Besides. I'm quite insane shortly after waking up. Need my coffee and bloodpressure meds. Those two things, especially if kicked on track by a several block stroll with a pipe filled with Red Virginia, get the mental juices flowing, so that the crusty fossil, upon his return, is fully zip, zap, zip-zap-diddly-o awake. And capable of interacting like a civilized person with morning people like his apartment mate, who has come bounding out of her room fully human and filled with piss and vinegar, ready to fix herself breakfast and talk about Prince Andrew, vocalize for the small furry critters, encourage anarchic behaviour among them too.
She's been on about Prince Andrew for a while now. She's heavily Aspergers, so she'll hammer on a subject in depth until she knows way more about it than any normal human being, quite obsessively, and at great length. Unlike this blogger, for instance. I've only mentioned pipes and HK milk tea once or twice, and consequently those subjects are still fresh for my readers, and they still have great interest.

Prince Andrew, as you know, is a notorious British military pilot and pederast, boon companion of Jeffrey Epstein, associate of Clinton, Trump, Sheikh Abdullah, and everyone who flocked to Paradise Island, and pompous twat lying through his teeth in a 2019 interview which exposes his total prickishness and uppercrustian oh-so-superior-to-the-common-folk arrogance.

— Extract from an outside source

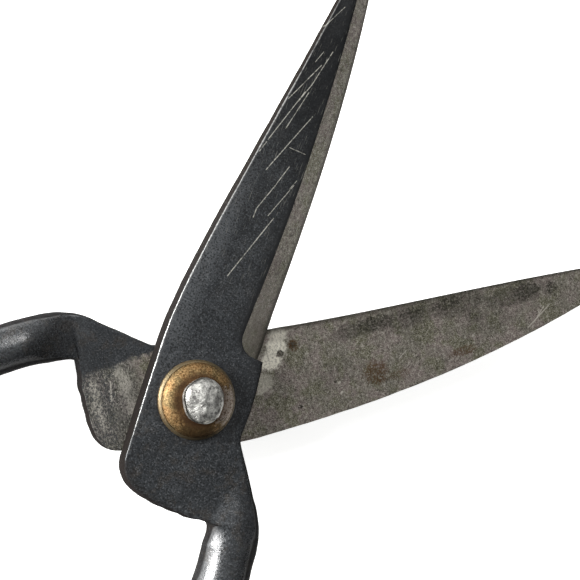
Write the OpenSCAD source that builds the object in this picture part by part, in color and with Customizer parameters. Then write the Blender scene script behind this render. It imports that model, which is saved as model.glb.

"I can't sweat, and I eat pizza"


For the past fortnight I've been hearing about Prince Andrew regularly. Her extensive reading keeps turning up new angles of royal war hero sleaze and rich and famous perversion, or new interpretive approaches. I'm rather sick and tired of it, and him -- just take him out and shoot him, fercrapsakes, guillotine the entire royal family -- and wish that upper class Englishmen would just stick to sodomy with sailors for their jollies. But a person with Aspergers never does anything lightly. I'll be hearing about this for many more months. At six in the morning.

Good college lecturers and people with severe Aspergers often have one characteristic in common: they'll explain a subject in clear and comprehensive detail. But it's not for your benefit; they're framing it and perspectivizing it verbally for their greater understanding.
You're just there as the sounding board.


The early walk is good. The pipe full of tobacco is a splendid excuse, as well as enjoyable, and nicotine has known benefits to cognition and mental acuity, as well as short term memory and retention. Plus it keeps me from hearing about Prince Andrew for the better part of an hour at a time of day when I need to avoid hearing about sleazy royal perverts most.